STATED PROBLEM: Every line of the material that follows must be printed again exactly.

RECORDS FOR THIS TASK:
+ + +

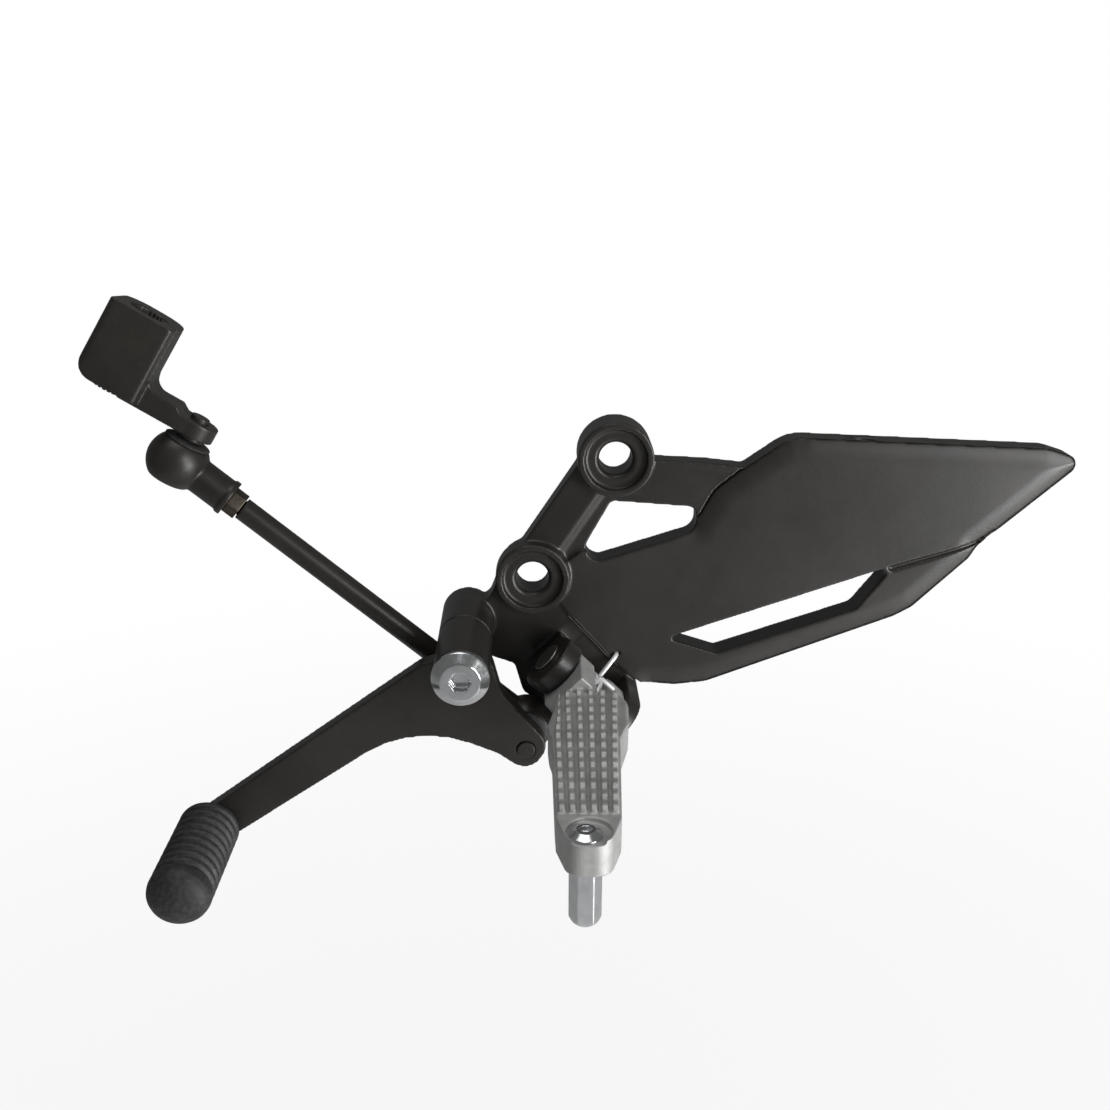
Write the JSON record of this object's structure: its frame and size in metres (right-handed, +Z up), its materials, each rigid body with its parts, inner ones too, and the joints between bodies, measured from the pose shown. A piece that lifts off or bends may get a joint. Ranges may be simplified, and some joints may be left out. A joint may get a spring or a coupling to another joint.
{
  "type": "motorcycle footrest bracket",
  "caption": "Left rider footrest bracket with heel guard, folding toothed footrest, gear lever and a ball-jointed link to the gearbox shaft arm.",
  "frame": {"origin": "centre of the lower mounting hole at the mounting face", "axes": "+X to the rear of the motorcycle, +Z up, +Y inboard into the mounting face"},
  "size_m": [0.3199, 0.1258, 0.1866],
  "materials": {
    "black_casting": "satin black paint on cast aluminium",
    "black_lever": "satin black paint, worn",
    "black_steel": "black zinc on steel, oily",
    "dark_steel": "aged dark steel",
    "dull_steel": "dull zinc",
    "bright_steel": "bright zinc",
    "cast_metal": "as cast, bare",
    "rubber": "matt"
  },
  "bodies": {
    "bracket": {"bracket_casting": "black_casting", "pivot_bolt": "bright_steel", "pivot_collar": "dull_steel", "pivot_washer": "dark_steel", "hinge_pin": "dull_steel", "pin_clip": "bright_steel", "return_spring": "bright_steel"},
    "lever": {"shift_lever": "black_lever", "toe_rubber": "rubber", "lower_ball_stud": "black_steel", "inner_seal": "rubber"},
    "link": {"lower_housing": "black_steel", "lower_boot": "rubber", "lower_lock_nut": "dark_steel", "shift_rod": "black_steel", "upper_lock_nut": "dark_steel", "upper_housing": "black_steel", "upper_boot": "rubber"},
    "shaft_arm": {"gearbox_arm": "black_steel", "upper_ball_stud": "black_steel"},
    "peg": {"footrest": "cast_metal", "feeler": "bright_steel", "feeler_screw": "bright_steel"}
  },
  "joints": [
    {"name": "lever_pivot", "type": "hinge", "parent": "bracket", "child": "lever", "pos_m": [-0.0226, -0.038, -0.0164], "axis": [0, -1, 0], "range_deg": [-12, 8]},
    {"name": "link_lower_ball", "type": "hinge", "parent": "lever", "child": "link", "pos_m": [-0.0026, -0.017, -0.0521], "axis": [0, -1, 0], "range_deg": [0, 60]},
    {"name": "link_upper_ball", "type": "hinge", "parent": "link", "child": "shaft_arm", "pos_m": [-0.11309, -0.017, 0.04395], "axis": [0.5248, 0.1392, 0.8398], "range_deg": [-60, 60]},
    {"name": "footrest_fold", "type": "hinge", "parent": "bracket", "child": "peg", "pos_m": [0.0173, -0.022, -0.0373], "axis": [-0.7071, 0, 0.7071], "range_deg": [0, 65], "stiffness_Nm_per_rad": 0.25, "springref_deg": -34.38}
  ]
}
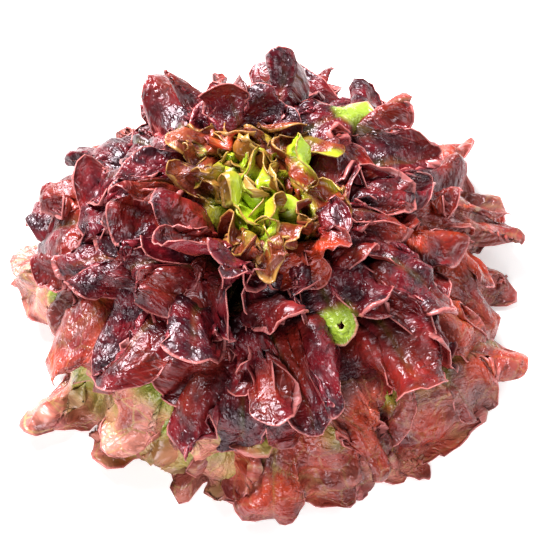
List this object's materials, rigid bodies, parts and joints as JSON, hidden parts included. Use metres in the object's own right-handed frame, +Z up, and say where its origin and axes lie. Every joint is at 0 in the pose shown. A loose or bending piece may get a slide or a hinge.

+ + +

RESULT OF THIS TASK:
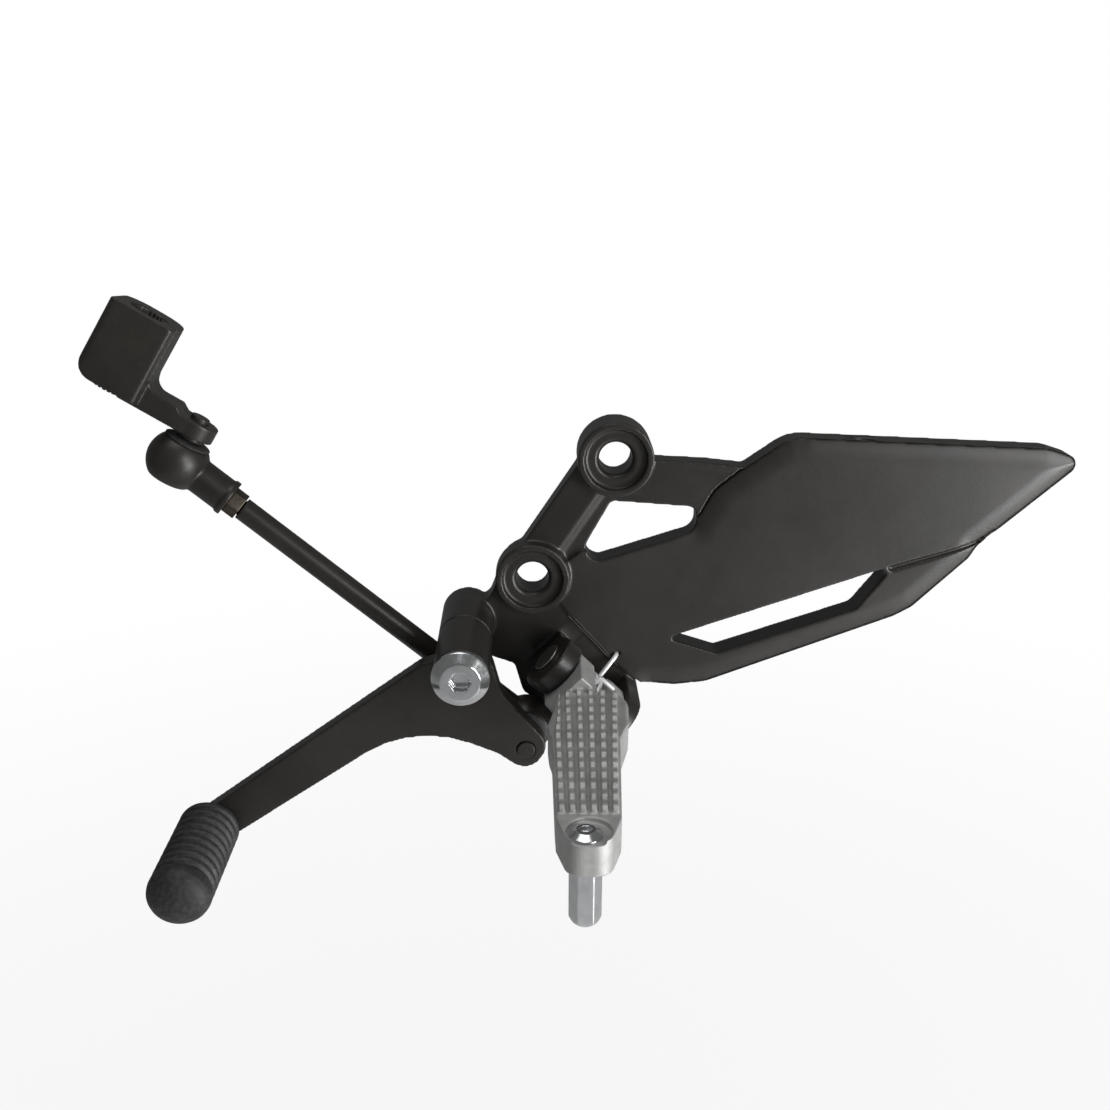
Write the JSON record of this object's structure: its frame and size in metres (right-handed, +Z up), its materials, each rigid body with its parts, inner ones too, and the joints between bodies, measured from the pose shown. A piece that lifts off or bends may get a joint. Ranges may be simplified, and some joints may be left out. A joint may get a spring or a coupling to another joint.
{
  "type": "motorcycle footrest bracket",
  "caption": "Left rider footrest bracket with heel guard, folding toothed footrest, gear lever and a ball-jointed link to the gearbox shaft arm.",
  "frame": {"origin": "centre of the lower mounting hole at the mounting face", "axes": "+X to the rear of the motorcycle, +Z up, +Y inboard into the mounting face"},
  "size_m": [0.3199, 0.1258, 0.1866],
  "materials": {
    "black_casting": "satin black paint on cast aluminium",
    "black_lever": "satin black paint, worn",
    "black_steel": "black zinc on steel, oily",
    "dark_steel": "aged dark steel",
    "dull_steel": "dull zinc",
    "bright_steel": "bright zinc",
    "cast_metal": "as cast, bare",
    "rubber": "matt"
  },
  "bodies": {
    "bracket": {"bracket_casting": "black_casting", "pivot_bolt": "bright_steel", "pivot_collar": "dull_steel", "pivot_washer": "dark_steel", "hinge_pin": "dull_steel", "pin_clip": "bright_steel", "return_spring": "bright_steel"},
    "lever": {"shift_lever": "black_lever", "toe_rubber": "rubber", "lower_ball_stud": "black_steel", "inner_seal": "rubber"},
    "link": {"lower_housing": "black_steel", "lower_boot": "rubber", "lower_lock_nut": "dark_steel", "shift_rod": "black_steel", "upper_lock_nut": "dark_steel", "upper_housing": "black_steel", "upper_boot": "rubber"},
    "shaft_arm": {"gearbox_arm": "black_steel", "upper_ball_stud": "black_steel"},
    "peg": {"footrest": "cast_metal", "feeler": "bright_steel", "feeler_screw": "bright_steel"}
  },
  "joints": [
    {"name": "lever_pivot", "type": "hinge", "parent": "bracket", "child": "lever", "pos_m": [-0.0226, -0.038, -0.0164], "axis": [0, -1, 0], "range_deg": [-12, 8]},
    {"name": "link_lower_ball", "type": "hinge", "parent": "lever", "child": "link", "pos_m": [-0.0026, -0.017, -0.0521], "axis": [0, -1, 0], "range_deg": [0, 60]},
    {"name": "link_upper_ball", "type": "hinge", "parent": "link", "child": "shaft_arm", "pos_m": [-0.11309, -0.017, 0.04395], "axis": [0.5248, 0.1392, 0.8398], "range_deg": [-60, 60]},
    {"name": "footrest_fold", "type": "hinge", "parent": "bracket", "child": "peg", "pos_m": [0.0173, -0.022, -0.0373], "axis": [-0.7071, 0, 0.7071], "range_deg": [0, 65], "stiffness_Nm_per_rad": 0.25, "springref_deg": -34.38}
  ]
}
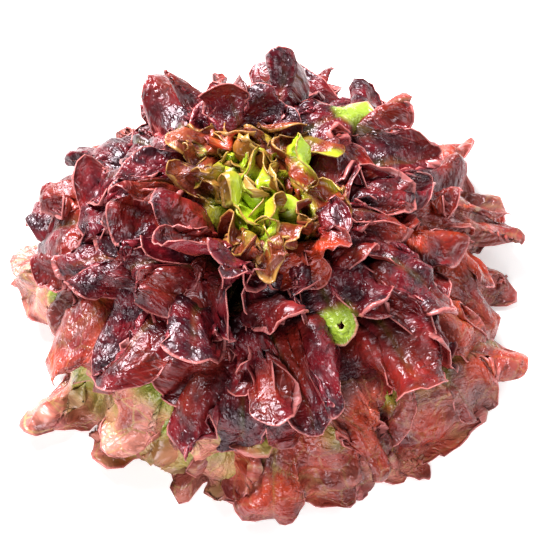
List this object's materials, rigid bodies, parts and joints as JSON, hidden parts included. Use metres in the object's own right-handed frame, +Z up, and say where its origin and axes lie. Every joint is at 0 in the pose shown. A loose or bending piece may get a slide or a hinge.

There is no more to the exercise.